Each side of the paradox contradicts the other. To say G-d is All means there’s no world. This contradicts the previous statement that “All is G-d”, where each second I feel that all, including myself, is coming into being, out of absolute nothingness. Every moment, there’s G-d, the Creator, and we, who are being created. It’s not a duality, where G-d enters a ready-made world to rule, supervise and bestow good. To say that nothing can lift its hand on its own without the help of G-d is this first level [G-d is All], the צ of צלם.

Yet, to say only that “G-d is All” would imply the world itself doesn’t exist; it leads to viewing the world as an illusion. That sounds rather like an Indian belief, wherein only one side of the paradox is emphasized. This is an imbalanced perception that sees only a partial truth, and which certainly ends up degenerating into idolatrous practice and philosophy. All idolatrous religions, especially those of India, emerged out of split thinking. They err in an extreme way toward one or another partial conception. So, immediately, in response to the error, we say,“No! All is G-d!” Each of the phrases contradicts the other. One side of the sentence says that G-d creates the world every moment. The other side says, “there is no world.” A mistake in one part generates a mistake in the other part. In saying only “All is God” by itself, divorced from the other half (“G-d is All”) one can mistakenly come to identify the world itself with G-d—to the extent that one can, G-d forbid, bow to idols or cows.

In this generation, there are many Jews travelling to India. Most Jews today, by Divine providence, have not been raised to learn Torah, have not been educated with a consciousness of Judaism. They have not been raised as the tzadik of the צלם. Why is this?

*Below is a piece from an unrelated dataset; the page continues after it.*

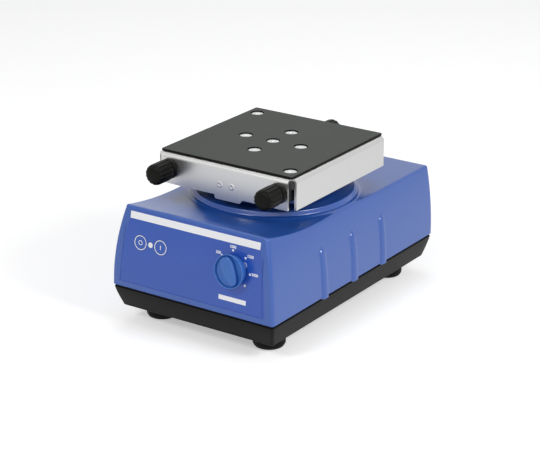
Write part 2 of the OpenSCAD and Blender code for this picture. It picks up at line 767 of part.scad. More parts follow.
module idler_lower_bearings() {
    color([0.8, 0.8, 0.82]) at_drive(bridge_z - idler_w) idler_spots()
        bearing(idler_pin_r + run_fit, idler_or, idler_w);
}

// ---- Drive, turning side ----
module motor_rotor() {
    color([0.45, 0.46, 0.5]) at_drive(stack_z0) difference() {
        cylinder(r = rotor_r, h = stack_z1 - stack_z0);
        translate([0, 0, -1]) cylinder(r = shaft_r + 0.02, h = 60);
    }
}

module drive_shaft() {
    color([0.8, 0.8, 0.82]) at_drive() rotate_extrude()
        polygon([[0, low_bearing_z + 0.3], [low_r, low_bearing_z + 0.3],
            [low_r, low_bearing_z + low_w + 0.6], [shaft_r, low_bearing_z + low_w + 0.6],
            [shaft_r, shaft_z1], [0, shaft_z1]]);
}

module eccentric_hub() {
    color([0.65, 0.65, 0.68]) difference() {
        union() {
            at_drive(hub_z0) cylinder(r = hub_r, h = hub_z1 - hub_z0);
            at_table(hub_z1 - 1) cylinder(r = shaft_r, h = pin_z1 - hub_z1 + 1);
        }
        at_drive(hub_z0 - 1) cylinder(r = shaft_r + 0.02, h = shaft_z1 - hub_z0 + 1.1);
        at_drive(hub_z0 + 5) rotate([90, 0, 0]) cylinder(r = 2.5, h = 40);
    }
}

module counterweight() {
    color([0.75, 0.62, 0.3]) at_drive(hub_z0 + 0.7) difference() {
        union() {
            cylinder(r = hub_r + 4, h = hub_z1 - hub_z0 - 1.4);
            intersection() {
                cylinder(r = weight_r, h = hub_z1 - hub_z0 - 1.4);
                translate([-weight_r - 1, 0, -1]) cube([2 * weight_r + 2, weight_r + 1, 30]);
            }
        }
        translate([0, 0, -1]) cylinder(r = hub_r + 0.02, h = 40);
        translate([0, 0, 4.3]) rotate([90, 0, 0]) cylinder(r = 2.5, h = 40);
    }
}

module eccentric_screw() {
    color([0.2, 0.2, 0.2]) at_drive(hub_z0 + 5) rotate([90, 0, 0]) translate([0, 0, shaft_r + 0.1])
        difference() {
            cylinder(r = 2.48, h = hub_r + 3.5 - shaft_r);
            translate([0, 0, hub_r + 3.5 - shaft_r - 2]) cylinder(r = 1.2, h = 3, $fn = 6);
        }
}

module idler_crank() {
    translate([0, 0, bridge_z - idler_w]) cylinder(r = idler_pin_r, h = idler_w + 2);
    translate([0, 0, crank_z0]) cylinder(r = crank_r, h = crank_z1 - crank_z0);
    translate([0, -throw, crank_z1 - 1])
        cylinder(r = idler_pin_r, h = table_bearing_z + idler_w - crank_z1 + 1);
}
module idler_at(a) {
    color([0.7, 0.7, 0.72]) at_drive() rotate(a) translate([idler_r, 0, 0]) rotate(-a) idler_crank();
}
module idler_a() { idler_at(30); }
module idler_b() { idler_at(150); }
module idler_c() { idler_at(270); }

// ---- Table and platform ----
module plate_section(w) {
    bevel = bend_r - sheet_t;
    polygon([[-w / 2, 0], [w / 2, 0], [w / 2, plate_t - bevel], [w / 2 - bevel, plate_t],
        [bevel - w / 2, plate_t], [-w / 2, plate_t - bevel]]);
}

module table_bores() {
    translate([0, 0, column_z0 - 1]) cylinder(r = main_or + 0.02, h = pin_z1 - column_z0 + 1);
    translate([0, 0, column_z0]) cylinder(r = shaft_r + 2, h = pin_z1 - column_z0 + 2);
}

module bearing_carrier() {
    color([0.75, 0.76, 0.78]) at_table() difference() {
        translate([0, 0, column_z0]) cylinder(r = column_r, h = carrier_z1 - column_z0);
        table_bores();
        idler_spots() {
            translate([0, 0, column_z0 - 1]) cylinder(r = idler_or + 0.02, h = idler_w + 2);
            translate([0, 0, column_z0]) cylinder(r = idler_pin_r + 1.5, h = idler_w + 3);
        }
    }
}

module table_neck() {
    color([0.75, 0.76, 0.78]) at_table() difference() {
        translate([0, 0, carrier_z1]) cylinder(r = neck_r, h = flange_z0 - carrier_z1);
        table_bores();
    }
}

module shaker_table() {
    color([0.75, 0.76, 0.78]) at_table() difference() {
        union() {
            translate([0, 0, flange_z0]) cylinder(r = column_r + 3, h = flange_z1 - flange_z0);
            translate([0, 0, flange_z1 - 1]) cylinder(r = neck_r, h = plate_z0 - flange_z1 + 2);
            intersection() {
                translate([0, plate_d / 2, plate_z0]) rotate([90, 0, 0]) linear_extrude(plate_d)
                    plate_section(plate_w);
                translate([-plate_w / 2, 0, plate_z0]) rotate([90, 0, 90]) linear_extrude(plate_w)
                    plate_section(plate_d);
            }
            for (a = [0, 90]) rotate(a)
                translate([-plate_w / 2 + 8, -3, flange_z1 + 3])
                    cube([plate_w - 16, 6, plate_z0 - flange_z1 - 2]);
            for (p = clamp_spots)
                translate([p[0] * clamp_span / 2 - block_w / 2,
                    p[1] * (plate_d / 2 - block_d / 2) - block_d / 2, clamp_z - stud_r - 3.5])
                    cube([block_w, block_d, plate_z0 - clamp_z + stud_r + 4.5]);
        }
        for (p = screw_spots) translate([p[0], p[1], plate_z0 + 0.2])
            cylinder(r = deck_screw_r + 0.02, h = plate_t + 1);
        for (p = clamp_spots)
            translate([p[0] * clamp_span / 2, p[1] * (plate_d / 2 + 1), clamp_z])
                rotate([p[1] * 90, 0, 0]) cylinder(r = stud_r + slip_fit, h = stud_depth + 2);
    }
}

module table_bearings() {
    color([0.8, 0.8, 0.82]) at_table() for (k = [0, 1])
        translate([0, 0, table_bearing_z + k * (main_w + bearing_gap)])
            bearing(shaft_r + run_fit, main_or, main_w);
}

module idler_upper_bearings() {
    color([0.8, 0.8, 0.82]) at_table(table_bearing_z) idler_spots()
        bearing(idler_pin_r + run_fit, idler_or, idler_w);
}

module splash_guard() {
    color([0.2, 0.27, 0.5]) at_table(guard_z0) difference() {
        cylinder(r = guard_r, h = guard_t);
        translate([0, 0, -1]) cylinder(r = column_r + slip_fit, h = guard_t + 2);
    }
}

// Section of a folded channel: open at the bottom, with round upper edges
module channel(w) {
    difference() {
        union() {
            translate([-w / 2, -flange_h]) square([w, flange_h - bend_r]);
            translate([-w / 2 + bend_r, -bend_r - 1]) square([w - 2 * bend_r, bend_r + 1]);
            for (s = [-1, 1]) translate([s * (w / 2 - bend_r), -bend_r]) circle(bend_r);
        }
        inner_r = bend_r - sheet_t;
        translate([-w / 2 + sheet_t, -flange_h - 1]) square([w - 2 * sheet_t, flange_h + 1 - bend_r]);
        translate([-w / 2 + bend_r, -bend_r - 1]) square([w - 2 * bend_r, bend_r + 1 - sheet_t]);
        for (s = [-1, 1]) translate([s * (w / 2 - bend_r), -bend_r]) circle(inner_r);
    }
}

module platform_pan() {
    color([0.82, 0.83, 0.84]) at_table(deck_z) difference() {
        union() {
            translate([0, pan_d / 2 - corner_cut, 0]) rotate([90, 0, 0])
                linear_extrude(pan_d - 2 * corner_cut)
                channel(pan_w);
            translate([-pan_w / 2 + corner_cut, 0, 0]) rotate([90, 0, 90])
                linear_extrude(pan_w - 2 * corner_cut)
                channel(pan_d);
            translate([tab_x, -pan_d / 2 + sheet_t, -flange_h]) rotate([90, 0, 0]) linear_extrude(sheet_t)
                polygon([[-tab_w / 2, 1], [-tab_w / 2, -tab_h + 1], [-tab_w / 2 + 1, -tab_h],
                    [tab_w / 2 - 3, -tab_h], [tab_w / 2, -tab_h + 3], [tab_w / 2, 1]]);
        }
        for (p = screw_spots) translate([p[0], p[1], -sheet_t])
            cylinder(r1 = deck_screw_r + slip_fit, r2 = deck_head_r + slip_fit, h = sheet_t + eps);
        for (p = clamp_spots)
            translate([p[0] * clamp_span / 2, p[1] * (pan_d / 2 - 2 * sheet_t), -clamp_drop])
                rotate([-p[1] * 90, 0, 0]) cylinder(r = stud_r + 0.3, h = 3 * sheet_t);
    }
}

module mat() {
    color([0.3, 0.31, 0.3]) at_table(deck_z) difference() {
        linear_extrude(mat_t) rounded_bar(mat_w, mat_d, 1.2);
        for (p = screw_spots) translate([p[0], p[1], -1]) cylinder(r = mat_hole_r, h = mat_t + 2);
    }
}

module platform_screws() {
    color([0.8, 0.8, 0.82]) at_table(deck_z - sheet_t) for (p = screw_spots)
        translate([p[0], p[1], 0]) difference() {
            union() {
                translate([0, 0, 0]) cylinder(r1 = deck_screw_r, r2 = deck_head_r, h = sheet_t);
                translate([0, 0, -plate_t + 0.4]) cylinder(r = deck_screw_r, h = plate_t);
            }
            translate([0, 0, sheet_t - 1.3]) cylinder(r = 1.5, h = 2, $fn = 6);
        }
}

// ---- Clamp knobs: drawn along +Z from the flange's face ----
module clamp_at(sx, sy) {
    at_table() translate([sx * clamp_span / 2, sy * pan_d / 2, clamp_z]) rotate([-sy * 90, 0, 0]) children();
}

module clamp_knob() {
    foot_t = 4;
    neck_z = foot_t + 1.2;
    dome = 3;
    color([0.07, 0.07, 0.06]) translate([0, 0, seat]) difference() {
        rotate_extrude() polygon([[stud_r + 0.02, 0], [clamp_r - 0.8, 0], [clamp_r - 0.3, 0.6],
            [clamp_r - 0.3, foot_t - 0.4], [clamp_r - 0.8, foot_t], [clamp_r - 1.4, foot_t],
            [clamp_r - 1.4, neck_z], [clamp_r, neck_z + 0.8], [clamp_r, clamp_len - dome],
            [clamp_r - 0.7, clamp_len - 1.4], [clamp_r - 2.3, clamp_len - 0.4], [clamp_r - 4.5, clamp_len],
            [0, clamp_len], [0, clamp_len - 9], [stud_r + 0.02, clamp_len - 9]]);
        for (a = [0:360 / flute_count:359]) rotate(a)
            translate([clamp_r + 0.75, 0, neck_z]) cylinder(r = 1.3, h = clamp_len, $fn = 24);
    }
}

module clamp_stud() {
    reach = sheet_t + pan_fit + stud_depth;
    color([0.75, 0.75, 0.76]) translate([0, 0, -reach])
        cylinder(r = stud_r, h = reach + seat + clamp_len - 9.2);
}

module clamp_knob_fl() { clamp_at(-1, -1) clamp_knob(); }
module clamp_knob_fr() { clamp_at(1, -1) clamp_knob(); }
module clamp_knob_rear() { clamp_at(0, 1) clamp_knob(); }
module clamp_stud_fl() { clamp_at(-1, -1) clamp_stud(); }
module clamp_stud_fr() { clamp_at(1, -1) clamp_stud(); }
module clamp_stud_rear() { clamp_at(0, 1) clamp_stud(); }

// ---- Controls ----
module speed_knob() {
    floor_h = 3.6;
    rim_h = dial_h - 2;
    color([0.25, 0.34, 0.62]) on_panel(dial_x, dial_z) rotate(grip_angle) difference() {
        union() {
            translate([0, 0, knob_gap]) cylinder(r = dial_r, h = floor_h - knob_gap);
            difference() {
                cylinder(r = dial_r, h = rim_h);
                translate([0, 0, -1]) cylinder(r = dial_r - 1.3, h = dial_h + 1);
                translate([0, 0, -1]) cylinder(r = dial_r + 1, h = knob_gap + 1);
            }
            intersection() {
                translate([0, 0, knob_gap]) cylinder(r = dial_r, h = dial_h - knob_gap);
                translate([0, 0, dial_h / 2]) cube([grip_w, 3 * dial_r, dial_h], center = true);
            }
        }
        cylinder(r = 3 + 0.02, h = dial_h - 2.5);
    }
}

module knob_shaft() {
    color([0.8, 0.8, 0.82]) on_panel(dial_x, dial_z)
        translate([0, 0, -board_back + 1.5]) cylinder(r = 3, h = board_back + dial_h - 4.2);
}

module key_cap(x) {
    color([0.24, 0.33, 0.62]) on_panel(x, key_z) {
        translate([0, 0, -wall - 1]) cylinder(r = key_r, h = wall + 1.2);
        translate([-2.5, -key_lug_r, -wall - seat - key_flange_t]) cube([5, 2 * key_lug_r, key_flange_t]);
        translate([0, 0, -wall - key_flange_t - 3 + key_travel + 0.1])
            cylinder(r = 2, h = 3.2);
    }
}
module off_key() { key_cap(off_x); }
module on_key() { key_cap(on_x); }

placed() upper_housing();
placed() collar_ring();
placed() front_foil();
placed() housing_seal();
placed() base_tray();
placed() ballast_plate();
placed() foot_fl();
placed() foot_fr();
placed() foot_rl();
placed() foot_rr();
placed() foot_screws();
placed() case_screws();
placed() control_board();
placed() board_screws();
placed() potentiometer();
placed() key_switches();
placed() power_led();
placed() led_lens();
placed() power_board();
placed() transformer();
placed() capacitors();
placed() mains_inlet();
placed() inlet_pins();
placed() fuse_drawer();
placed() bridge_plate();
placed() bridge_posts();
placed() bridge_screws();
placed() motor_can();
placed() motor_stator();
placed() motor_screws();
placed() motor_bearings();
placed() idler_lower_bearings();
placed() motor_rotor();
placed() drive_shaft();
placed() eccentric_hub();
placed() counterweight();
placed() eccentric_screw();
placed() idler_a();
placed() idler_b();
placed() idler_c();
placed() shaker_table();
placed() table_neck();
placed() bearing_carrier();
placed() table_bearings();
placed() idler_upper_bearings();
placed() splash_guard();
placed() platform_pan();
placed() mat();
placed() platform_screws();
placed() clamp_knob_fl();
placed() clamp_knob_fr();
placed() clamp_knob_rear();
placed() clamp_stud_fl();
placed() clamp_stud_fr();
placed() clamp_stud_rear();
placed() speed_knob();
placed() knob_shaft();
placed() off_key();
placed() on_key();
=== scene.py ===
# %% [markdown]
# # A small orbital shaker
# A bench shaker is a moulded housing on a dark tray. An eccentric drive under the round
# collar moves a sheet-metal platform on a small circle. The fixed frame holds every solid
# piece with its real size, so this lesson gives each one its finish, and makes the visible
# shells again where soft edges and rounded ribs matter. First the frame is loaded, and the
# box of the housing is kept to find the middle that the pieces are drawn about.

# %% Load the fixed frame
import json
import math
import bpy
import bmesh
from mathutils import Matrix, Vector


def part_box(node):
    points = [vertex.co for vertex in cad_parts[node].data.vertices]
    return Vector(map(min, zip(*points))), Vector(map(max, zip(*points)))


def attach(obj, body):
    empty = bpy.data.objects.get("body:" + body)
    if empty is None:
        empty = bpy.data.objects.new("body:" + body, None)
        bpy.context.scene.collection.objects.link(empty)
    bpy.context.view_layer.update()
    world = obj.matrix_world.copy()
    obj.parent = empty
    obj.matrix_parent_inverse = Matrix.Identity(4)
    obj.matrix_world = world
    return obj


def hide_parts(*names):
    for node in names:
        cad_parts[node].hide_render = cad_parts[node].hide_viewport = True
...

But this is the crucial point. If everyone were to be born into an observant environment, who knows whether they would ever awaken to the higher levels, to reach for the shadows? Almost certainly, those born with the tsadik of the צלם would be content to remain at their current level (on the level of צ), and not grow toward the ל and ם of the צלם. The secret of צלם, the Divine image in which Adam has been created. Unconsciously, a traveler seeks his shadow, so he comes to a place where he can admit to its existence. One of the best places to find it is in Hodu, India.

Everything in the world has a צל. But a Jew has an additional shadow–an additional צל, or ם -צל indicated by the final Mem ם. The צלם is thus a shade on a shade [called bavua d’bavua]. Only in kedusha do we have this.

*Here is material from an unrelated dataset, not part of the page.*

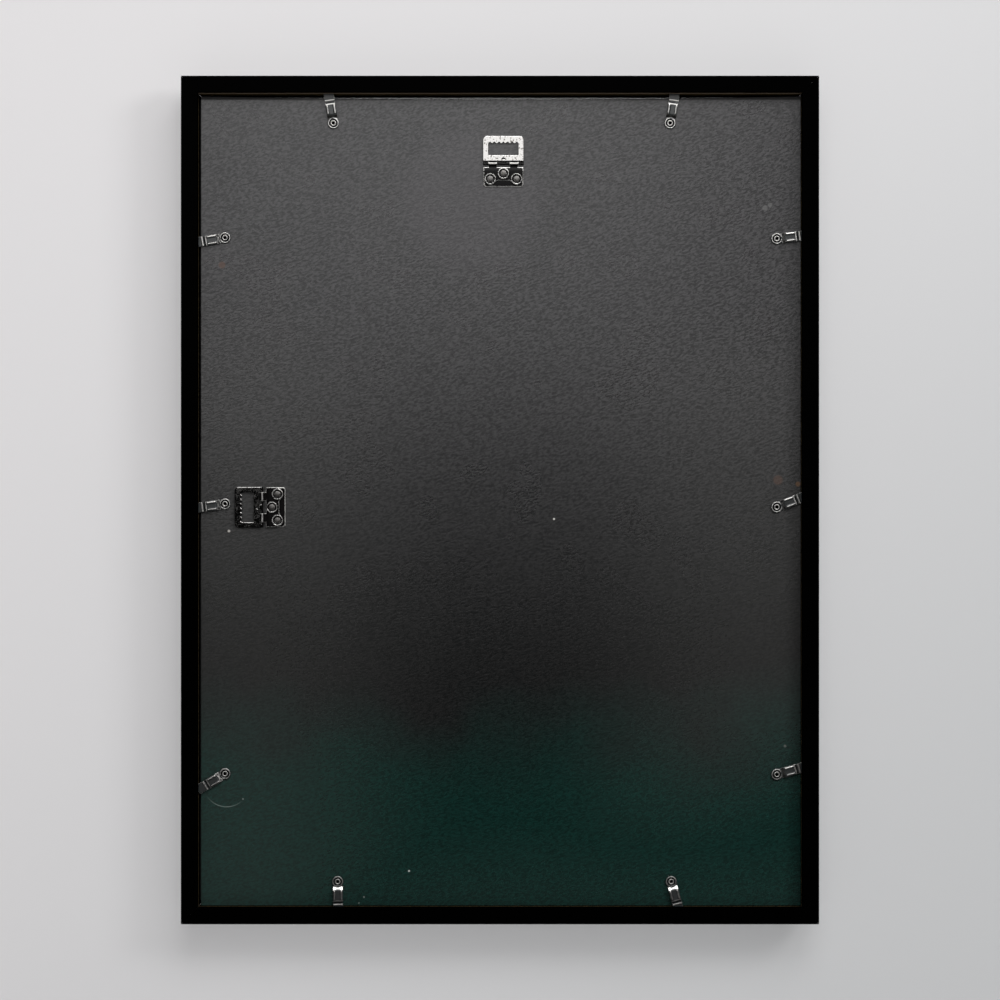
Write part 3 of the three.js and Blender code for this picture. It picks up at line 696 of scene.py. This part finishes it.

Accordingly, it says that the three letters of צלם are three levels of heart: heart within heart within heart. One of the first kabbalists, who lived a thousand years ago, was Rabbi Abraham Abulafia. He wrote (in his book The Form of the Jewish Heart ) about 2 lameds which face each other and join to form a Jewish heart.

In India one reveals one’s yechida–the closed mem of tselem. The tzadik is internal, while the Lamed and Mem are the two shadows. Chassidic meditation isn’t about superficial comparisons, correspondences and terminology. It must flow with  genuine content, without which it’s not hitbonenut. [This is why we are going into all of this detail.]

Mantra or Not?

When you set out to learn meditation, be aware that Jewish meditation is completely different than Eastern  meditation. Jews don’t recite a mantra a million times. A mantra may bring a person into a colorful and interesting world. Yet it isn’t the true path for a Jew. It brings one into an imaginary dimension, and sullies the neshama.

Notwithstanding our hesitance to use mantras, Jews do recite verses of Torah as an entryway into divine meaning and knowledge. For example, a central verse recited twice daily, the Shema prayer. ה-הוי ישראל שמע

אחד ה-הוי אלוקינו. When Jews repeat a Torah verse, it’s not just about the sound, it is about the inner content. Different tzaddikim had special verses which they would repeat. The famed Rabbi Pinchas of Koretz, a student of the Baal Shem Tov, whose main life-lesson was that we should not “kid” ourselves, used to repeat a sentence over and over and over, as he walked: אמת בדרך נחני, “Lead me in the path of Truth; lead me in the path of Truth”. Another famous tzadik, Rabbi David of Lelov (a student of the Maggid), would repeat: תשמרני “Guard me.” (In Yiddish: “hit mir op”) This would keep a coal of conscious connection and enthusiasm (esh kodesh אש קודש) burning for G-d, through the holy speech of the heart.

So, “G-d created one thing opposite another”. On one hand we deny the approach which uses a mantra, and on the other hand, we affirm the power of holy speech. A word or a verse in Torah has infinite spiritual energy and potential for a person to connect to G-d.  Read the rest here.

3 responses to “Rabbi Yitzchak Ginsburgh on Chanukah and Israelis in India

  1. This appears to have become the frum party line in recent years: “For the most part, the other nations are spiritually bankrupt, and when they do have something worthwhile – they got it from us!” Akiva Tatz pulled the same nonsense in “Letters to a Buddhist Jew”.

    You may feel he gives some sound advice on meditation, but everything else – his explanation of the differences between the methods, the soul, what’s appropriate for a Jew, etc. – is pure Chabad propaganda & triumphalism.

    Honestly, Alan, every time I read this sort of thing, it convinces me that if I had the capacity to meditate, I’d stay far away from guys like this, and if I had any talent at all for “spirituality” (and as you know, I finally had to come to terms with the fact that I haven’t) – again, I’d stay far away from guys like this.

  2. alon goshen-gottstein

    on question of worshiping Ganges – Alan, I have to agree with Ginbsburg. The underpinning of the “worshipability” of all things is the advaitic recognition that God is in all. Your attempt to draw a distinction between worshiping God who manifests as everything and who is all pervading, between that and “drawing light” or benediction or whatever, does not correspond to all that i have heard advaitins explain about their own practice. What one has to consider, then, is how “wrong” it is theologically to worship based on that premise. Ginbsurg simply says “God forbid”. that is not a theological argument.